By Mary Clare Jalonick, Associated Press
WASHINGTON (AP) — The House has passed a sweeping bill aimed at making food safer following recent contaminations in peanuts, eggs and produce, sending it to President Barack Obama for his signature.
The legislation passed Tuesday would give the government broad new powers to inspect processing plants, order recalls and impose stricter standards for imported foods. The $1.4 billion bill would also require larger farms and food manufacturers to prepare detailed food safety plans and tell the Food and Drug Administration how they are working to keep their food safe at different stages of production.
Praising the House, FDA Commissioner Margaret Hamburg said the bill will give her agency new tools to make substantial improvements in food safety.
"This law makes everyone responsible and accountable at each step in today's global food supply chain," Hamburg said.

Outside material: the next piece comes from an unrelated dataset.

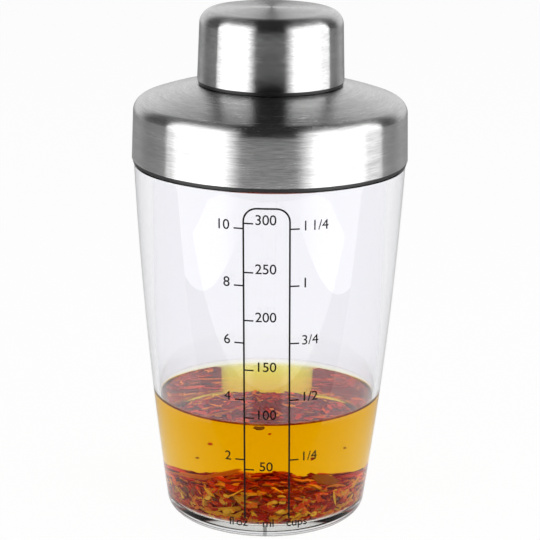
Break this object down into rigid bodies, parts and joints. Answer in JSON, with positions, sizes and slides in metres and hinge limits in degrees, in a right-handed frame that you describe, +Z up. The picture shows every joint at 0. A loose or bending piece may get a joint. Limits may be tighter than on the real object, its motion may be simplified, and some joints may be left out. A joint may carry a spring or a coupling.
{
  "type": "salad dressing shaker",
  "caption": "Clear tapered shaker beaker part-filled with dressing, with a brushed steel screw lid, a strainer in the pouring neck and a small steel screw cap.",
  "frame": {"origin": "centre of the foot, on the plane that the shaker stands on", "axes": "+Z up the axis of the shaker, towards the cap; -Y faces the printed measuring scale"},
  "size_m": [0.0797, 0.0796, 0.151],
  "materials": {
    "beaker_plastic": "clear moulded plastic, polished, with black printed measuring marks",
    "dressing_oil": "clear amber oil and vinegar",
    "herbs": "wet dried herbs, seeds and chilli flakes",
    "seal_silicone": "translucent silicone, matt",
    "liner_plastic": "black moulded polypropylene, fine satin",
    "lid_steel": "stainless steel brushed round the axis",
    "cap_steel": "stainless steel brushed round the axis, with a fine radial sheen on top",
    "strainer_steel": "pressed stainless steel, satin"
  },
  "bodies": {
    "bottle": {"beaker": "beaker_plastic", "dressing": "dressing_oil", "herb_bed": "herbs"},
    "lid_seal": {"lid_seal": "seal_silicone"},
    "lid": {"lid_liner": "liner_plastic", "lid_shell": "lid_steel", "strainer": "strainer_steel"},
    "cap_seal": {"cap_seal": "seal_silicone"},
    "cap": {"cap_liner": "liner_plastic", "cap_shell": "cap_steel"}
  },
  "joints": [
    {"name": "lid_lift", "type": "slide", "parent": "bottle", "child": "lid_seal", "axis": [0, 0, 1], "range_m": [0, 0.048]},
    {"name": "lid_turn", "type": "hinge", "parent": "lid_seal", "child": "lid", "pos_m": [0, 0, 0.118], "axis": [0, 0, 1], "range_deg": [0, 1080]},
    {"name": "cap_lift", "type": "slide", "parent": "lid", "child": "cap_seal", "axis": [0, 0, 1], "range_m": [0, 0.027]},
    {"name": "cap_turn", "type": "hinge", "parent": "cap_seal", "child": "cap", "pos_m": [0, 0, 0.143], "axis": [0, 0, 1], "range_deg": [0, 1080]}
  ],
  "couplings": [
    {"joint": "lid_lift", "follows": "lid_turn", "m_per_rad": 0.002546},
    {"joint": "cap_lift", "follows": "cap_turn", "m_per_rad": 0.001432}
  ]
}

The food safety bill has faced several false starts since the House first passed it in July 2009. It stalled in the Senate for more than a year as small farms objected to the increased oversight and conservatives complained about the cost. Most recently, the Senate passed the bill in November with tax provisions that were supposed to originate in the House under the Constitution, threatening completion of the bill.House leaders tried to revive the bill by including it in year-end budget legislation, but that legislation later died when Senate Republicans objected to adding food safety and other unrelated measures to the giant spending bill. Democratic leader Harry Reid gave the legislation a last-minute, surprise reprieve Sunday by working with Republicans to pass a stand-alone food safety bill by voice vote, sending it to the House.
The House passed it 215-144, sending it to Obama just under the wire as Congress prepares to adjourn for the year.
The bill would emphasize prevention so the agency could try to stop outbreaks before they begin. The recent outbreaks have exposed a lack of resources and authority at the FDA as the embattled agency struggled to trace and contain the contaminated products. The agency rarely inspects most food facilities and farms, visiting some every decade or so and others not at all.